Write out each line beneath this one exactly as it reads.
Begin Supplied data
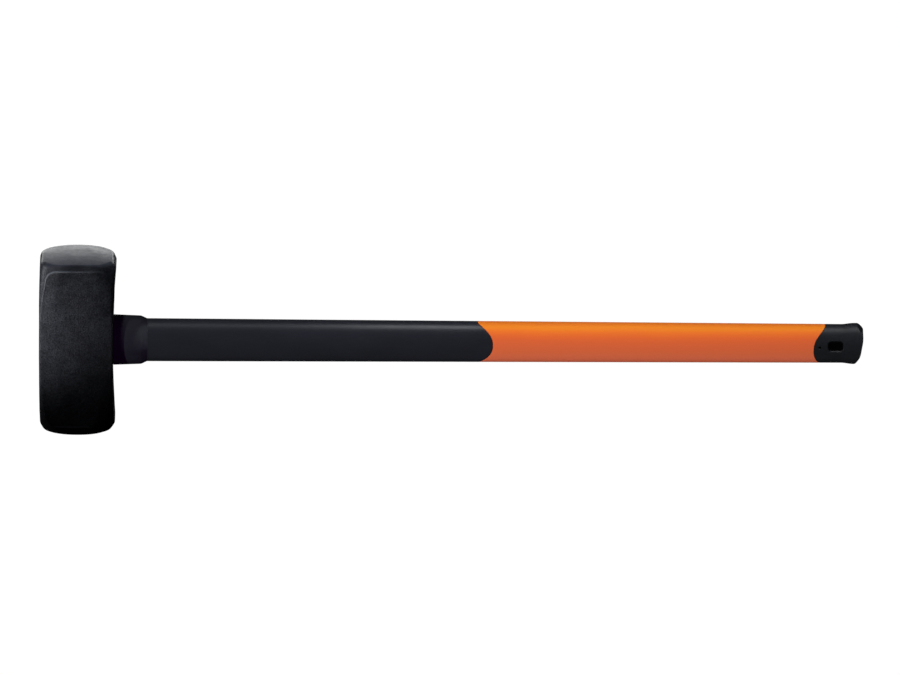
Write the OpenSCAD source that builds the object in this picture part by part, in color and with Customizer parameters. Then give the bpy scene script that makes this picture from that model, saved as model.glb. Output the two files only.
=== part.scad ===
// Double-faced long-handled sledge (wedge-driving maul) with a composite handle.
// Frame: origin at the centre of the lower striking face, +Z up the striking axis to the
// upper face, +X along the handle towards the butt, Y across the cheeks. Millimetres.
// The modules are drawn about the point where the handle's axis crosses the striking
// axis, and on_face() lifts each piece so that the lower face stands at Z = 0.

/* [Head] */
// Length of the head between the flat lands of its two striking faces
head_length = 175.5; // [160:0.5:190]
// Width of the head at its ends, and its depth across the cheeks
head_width = 73.4; // [68:0.1:80]
// How far the side away from the handle swells at mid length
head_bulge = 0.9; // [0:0.1:2]
// How far the handle side is drawn in at mid length
head_waist = 2.5; // [0.5:0.1:4]
// Half height of the flat seat that the collar butts against
seat_half_h = 28; // [26:1:34]
// Height of the bevel round each striking face
bevel_height = 6.4; // [3:0.1:8]
// Depth of the bevel on the sides towards and away from the handle
bevel_side = 2.2; // [1:0.1:5]
// Depth of the bevel on the cheeks
bevel_cheek = 0.5; // [0.2:0.1:3]
// Radius of the crown on the upper striking face
crown_upper = 270; // [180:1:600]
// Radius of the crown on the lower striking face
crown_lower = 480; // [180:1:600]
// Radius of the flat land in the middle of each striking face
land_radius = 10; // [5:1:15]
// Radius over the corners at mid length
corner_mid = 51.0; // [49.6:0.1:51.6]
// How much that radius falls towards each end
corner_fall = 5.8; // [3:0.1:8]
// Shift of the corner relief, which rounds the handle-side corners more
corner_shift = 1.2; // [0:0.1:2]

/* [Eye] */
// Half height of the eye at its throat
eye_half_h = 18.4; // [17.6:0.1:20]
// Half width of the eye at its throat
eye_half_w = 12.9; // [12.2:0.1:14]
// How much the eye opens out from the throat to each mouth
eye_flare = 2.0; // [1:0.1:2.6]
// Depth of the bond's face below the eye's far mouth
bond_recess = 1.5; // [0.5:0.1:3]
// Length of the sealing ring at the handle-side mouth
seal_length = 4; // [2:0.5:6]

/* [Handle] */
// Overall length from the far side of the head to the butt
overall_length = 800; // [700:1:900]
// Half height of the handle at the collar
handle_start = 21.05; // [20:0.05:23]
// Half height of the handle just before the butt flare
handle_end = 18.95; // [18.5:0.05:21]
// Thickness of the handle over its height
handle_ratio = 0.72; // [0.68:0.01:0.8]
// Squareness of the oval section, where 2 is an ellipse
oval_power = 2.25; // [2:0.05:2.8]
// Half height of the glass-fibre core
core_half_h = 15.6; // [14:0.1:16]
// Half width of the glass-fibre core
core_half_w = 10.2; // [9:0.1:10.4]
// Thickness of the black sleeve, and of the cap's skirt
skin = 1.8; // [1.2:0.1:2.2]
// Where the sleeve's tongue reaches furthest along the handle
tongue_tip = 402.7; // [380:0.1:430]
// How far the tongue's edge falls back at the top and bottom of the handle
tongue_fall = 14.8; // [8:0.2:20]

/* [Collar] */
// Half height of the collar where it meets the head
collar_start = 24.75; // [23.5:0.05:26]
// Half height of the collar at its shoulder
collar_end = 23.75; // [23:0.05:25]
// Where the shoulder starts
shoulder_start = 60.7; // [50:0.5:62]
// Where the shoulder runs out on the sleeve
shoulder_end = 67.5; // [65:0.5:72]

/* [Butt cap] */
// Length of the cap from the tip of its wavy edge to the butt
cap_length = 48.5; // [44:0.1:54]
// Half height of the flare at the butt
flare_half_h = 20.1; // [19.5:0.05:22]
// Length of the hanging slot's throat
slot_length = 13.2; // [12:0.2:14.4]
// Height of the hanging slot's throat
slot_height = 6.0; // [5.4:0.2:9]
// Corner radius of the hanging slot's throat
slot_radius = 2.6; // [1.6:0.2:2.6]
// Height of the throat's centre above the handle's axis
slot_z = -1.0; // [-2:0.1:2]
// Length of the slot's countersunk lip at the surface
lip_length = 16.0; // [15:0.2:17]
// Height of the slot's countersunk lip at the surface
lip_height = 11.3; // [10:0.1:12]
// Height of the lip's centre above the handle's axis
lip_z = 0.45; // [-1:0.05:1]
// Length of the slanted, chamfered end of the cap
end_length = 6.5; // [6:0.1:9]
// How far the end slants back from its upper corner to its lower corner
end_slant = 1.9; // [0:0.1:3]
// Radius of the cross pin
pin_radius = 1.25; // [1:0.05:1.6]
// Depth of the pin's ends below the cap's surface
pin_sunk = 1.4; // [0.5:0.1:2]

/* [Hidden] */

sliver = 0.01;                              // thickness of the slices that hulls join
oval_points = 80;                           // points round an oval section
through = 60;                               // size of forms that span the whole handle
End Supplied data
* [Output for this exercise]:
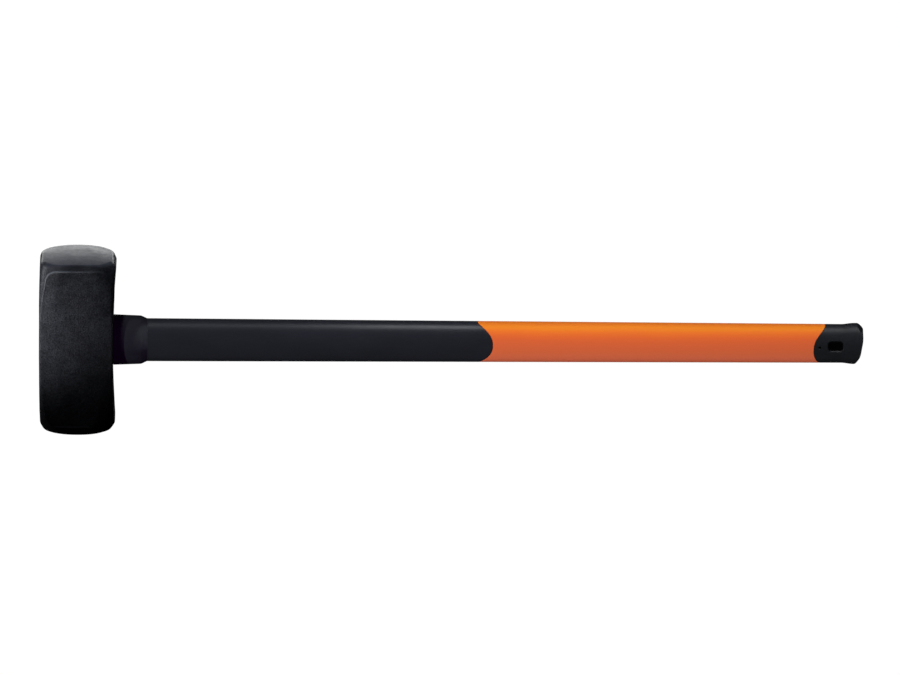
Write the OpenSCAD source that builds the object in this picture part by part, in color and with Customizer parameters. Then give the bpy scene script that makes this picture from that model, saved as model.glb. Output the two files only.
=== part.scad ===
// Double-faced long-handled sledge (wedge-driving maul) with a composite handle.
// Frame: origin at the centre of the lower striking face, +Z up the striking axis to the
// upper face, +X along the handle towards the butt, Y across the cheeks. Millimetres.
// The modules are drawn about the point where the handle's axis crosses the striking
// axis, and on_face() lifts each piece so that the lower face stands at Z = 0.

/* [Head] */
// Length of the head between the flat lands of its two striking faces
head_length = 175.5; // [160:0.5:190]
// Width of the head at its ends, and its depth across the cheeks
head_width = 73.4; // [68:0.1:80]
// How far the side away from the handle swells at mid length
head_bulge = 0.9; // [0:0.1:2]
// How far the handle side is drawn in at mid length
head_waist = 2.5; // [0.5:0.1:4]
// Half height of the flat seat that the collar butts against
seat_half_h = 28; // [26:1:34]
// Height of the bevel round each striking face
bevel_height = 6.4; // [3:0.1:8]
// Depth of the bevel on the sides towards and away from the handle
bevel_side = 2.2; // [1:0.1:5]
// Depth of the bevel on the cheeks
bevel_cheek = 0.5; // [0.2:0.1:3]
// Radius of the crown on the upper striking face
crown_upper = 270; // [180:1:600]
// Radius of the crown on the lower striking face
crown_lower = 480; // [180:1:600]
// Radius of the flat land in the middle of each striking face
land_radius = 10; // [5:1:15]
// Radius over the corners at mid length
corner_mid = 51.0; // [49.6:0.1:51.6]
// How much that radius falls towards each end
corner_fall = 5.8; // [3:0.1:8]
// Shift of the corner relief, which rounds the handle-side corners more
corner_shift = 1.2; // [0:0.1:2]

/* [Eye] */
// Half height of the eye at its throat
eye_half_h = 18.4; // [17.6:0.1:20]
// Half width of the eye at its throat
eye_half_w = 12.9; // [12.2:0.1:14]
// How much the eye opens out from the throat to each mouth
eye_flare = 2.0; // [1:0.1:2.6]
// Depth of the bond's face below the eye's far mouth
bond_recess = 1.5; // [0.5:0.1:3]
// Length of the sealing ring at the handle-side mouth
seal_length = 4; // [2:0.5:6]

/* [Handle] */
// Overall length from the far side of the head to the butt
overall_length = 800; // [700:1:900]
// Half height of the handle at the collar
handle_start = 21.05; // [20:0.05:23]
// Half height of the handle just before the butt flare
handle_end = 18.95; // [18.5:0.05:21]
// Thickness of the handle over its height
handle_ratio = 0.72; // [0.68:0.01:0.8]
// Squareness of the oval section, where 2 is an ellipse
oval_power = 2.25; // [2:0.05:2.8]
// Half height of the glass-fibre core
core_half_h = 15.6; // [14:0.1:16]
// Half width of the glass-fibre core
core_half_w = 10.2; // [9:0.1:10.4]
// Thickness of the black sleeve, and of the cap's skirt
skin = 1.8; // [1.2:0.1:2.2]
// Where the sleeve's tongue reaches furthest along the handle
tongue_tip = 402.7; // [380:0.1:430]
// How far the tongue's edge falls back at the top and bottom of the handle
tongue_fall = 14.8; // [8:0.2:20]

/* [Collar] */
// Half height of the collar where it meets the head
collar_start = 24.75; // [23.5:0.05:26]
// Half height of the collar at its shoulder
collar_end = 23.75; // [23:0.05:25]
// Where the shoulder starts
shoulder_start = 60.7; // [50:0.5:62]
// Where the shoulder runs out on the sleeve
shoulder_end = 67.5; // [65:0.5:72]

/* [Butt cap] */
// Length of the cap from the tip of its wavy edge to the butt
cap_length = 48.5; // [44:0.1:54]
// Half height of the flare at the butt
flare_half_h = 20.1; // [19.5:0.05:22]
// Length of the hanging slot's throat
slot_length = 13.2; // [12:0.2:14.4]
// Height of the hanging slot's throat
slot_height = 6.0; // [5.4:0.2:9]
// Corner radius of the hanging slot's throat
slot_radius = 2.6; // [1.6:0.2:2.6]
// Height of the throat's centre above the handle's axis
slot_z = -1.0; // [-2:0.1:2]
// Length of the slot's countersunk lip at the surface
lip_length = 16.0; // [15:0.2:17]
// Height of the slot's countersunk lip at the surface
lip_height = 11.3; // [10:0.1:12]
// Height of the lip's centre above the handle's axis
lip_z = 0.45; // [-1:0.05:1]
// Length of the slanted, chamfered end of the cap
end_length = 6.5; // [6:0.1:9]
// How far the end slants back from its upper corner to its lower corner
end_slant = 1.9; // [0:0.1:3]
// Radius of the cross pin
pin_radius = 1.25; // [1:0.05:1.6]
// Depth of the pin's ends below the cap's surface
pin_sunk = 1.4; // [0.5:0.1:2]

/* [Hidden] */

sliver = 0.01;                              // thickness of the slices that hulls join
oval_points = 80;                           // points round an oval section
through = 60;                               // size of forms that span the whole handle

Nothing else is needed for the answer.